▶ **Information shown**
++++
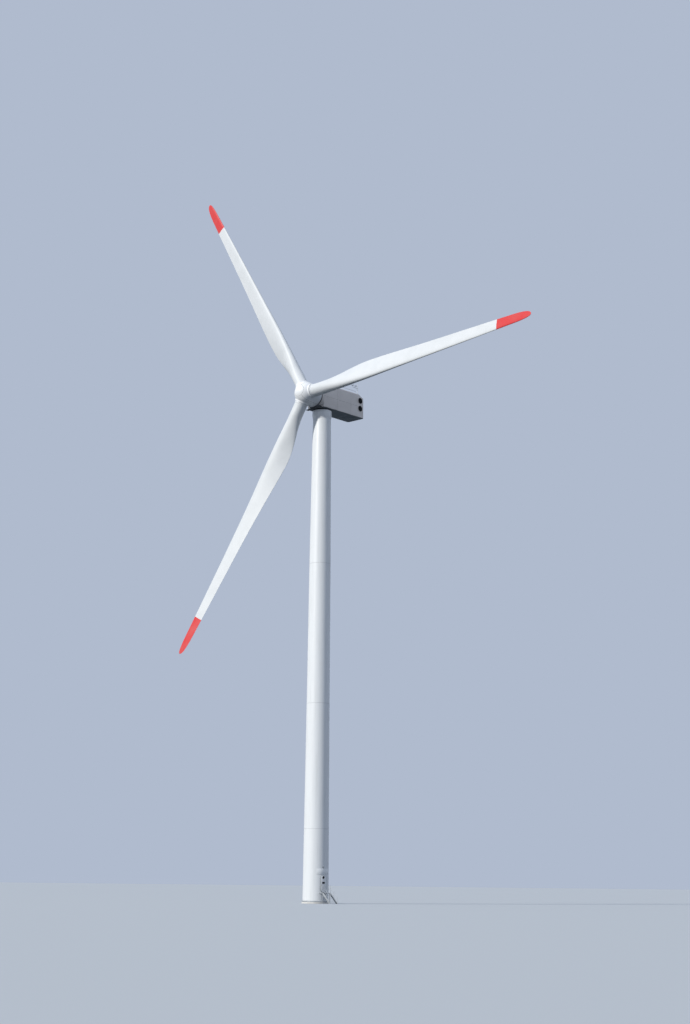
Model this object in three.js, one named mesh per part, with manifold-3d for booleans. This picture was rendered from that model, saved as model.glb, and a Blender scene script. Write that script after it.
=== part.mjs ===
// Three-bladed wind turbine on a tubular steel tower, as a model at one tenth of the real size.
// Units are millimetres and +Z is up. The origin is the middle of the foundation's underside.
// The tower door faces +X, and the rotor faces a little to the door's side of -Y.
import * as THREE from "three";
import { mergeVertices } from "three/addons/utils/BufferGeometryUtils.js";
import Module from "manifold-3d";

const wasm = await Module();
wasm.setup();

// One metre of the real machine, in millimetres of the model
const METRE = 100;
const DEG = Math.PI / 180;
// Gap kept where two pieces are fitted to each other
const FIT = 0.3;
// Turn of the nacelle and the rotor about the tower, from facing -Y towards the door's side
const HEADING = 11.5 * DEG;

// Tower: heights and outer radii of its conical sections
const PLINTH_TOP = 0.2 * METRE;
const PLINTH_RADIUS = 2.12 * METRE;
const BASE_FLANGE_TOP = 0.32 * METRE;
const BASE_FLANGE_RADIUS = 2.1 * METRE;
const BASE_FLANGE_BORE = 1.84 * METRE;
const BASE_CAN_TOP = 6.4 * METRE;
const JOINT_HEIGHTS = [11.2, 30.5, 52.75].map((z) => z * METRE);
const SHOULDER_START = 73.3 * METRE;
const SHOULDER_END = 76.6 * METRE;
const TOWER_TOP = 78.0 * METRE;
const TOWER_PROFILE = [
  [0, 2.0],
  [11.2, 1.926],
  [30.5, 1.8],
  [52.75, 1.69],
  [73.3, 1.515],
  [75.2, 1.42],
  [76.6, 1.31],
  [78.0, 1.29],
].map(([z, r]) => [z * METRE, r * METRE]);
const BASE_WALL = 0.04 * METRE;
const UPPER_WALL = 0.03 * METRE;
const FLANGE_HEIGHT = 0.24 * METRE;
const FLANGE_WIDTH = 0.12 * METRE;
const TOWER_SIDES = 40;
const YAW_RING_RADIUS = 1.36 * METRE;
const YAW_RING_BORE = 1.08 * METRE;
const TURNTABLE_RADIUS = 1.44 * METRE;
const TURNTABLE_BORE = 1.0 * METRE;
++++
Using the material above, quote the first line and each line after it, stopping at and including the line that holds "const HEADING = 11.5 * DEG;".

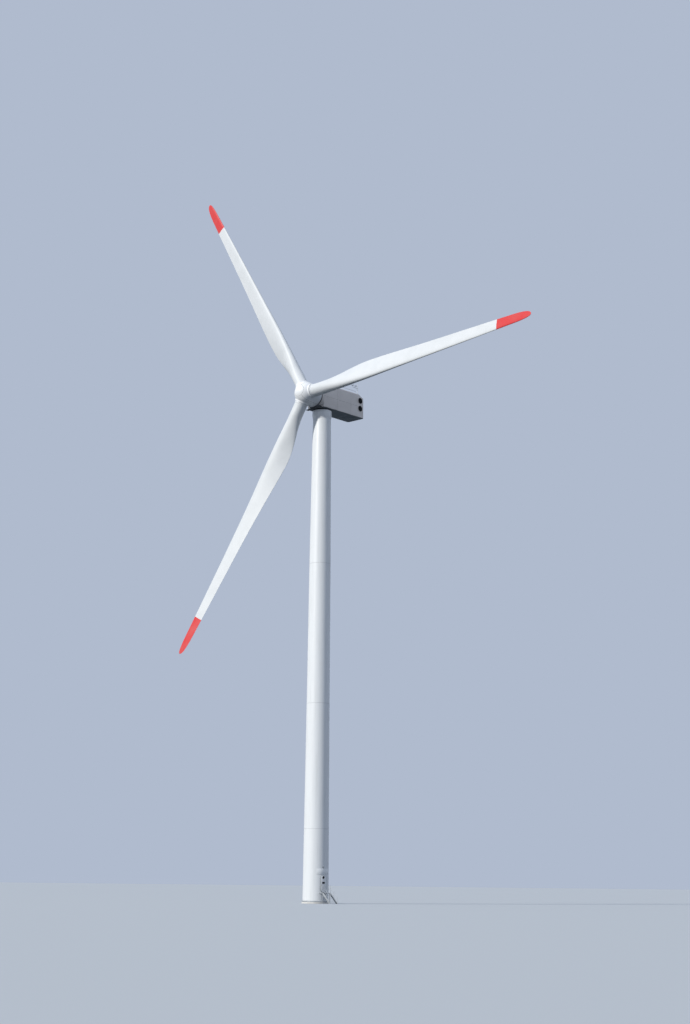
Model this object in three.js, one named mesh per part, with manifold-3d for booleans. This picture was rendered from that model, saved as model.glb, and a Blender scene script. Write that script after it.
=== part.mjs ===
// Three-bladed wind turbine on a tubular steel tower, as a model at one tenth of the real size.
// Units are millimetres and +Z is up. The origin is the middle of the foundation's underside.
// The tower door faces +X, and the rotor faces a little to the door's side of -Y.
import * as THREE from "three";
import { mergeVertices } from "three/addons/utils/BufferGeometryUtils.js";
import Module from "manifold-3d";

const wasm = await Module();
wasm.setup();

// One metre of the real machine, in millimetres of the model
const METRE = 100;
const DEG = Math.PI / 180;
// Gap kept where two pieces are fitted to each other
const FIT = 0.3;
// Turn of the nacelle and the rotor about the tower, from facing -Y towards the door's side
const HEADING = 11.5 * DEG;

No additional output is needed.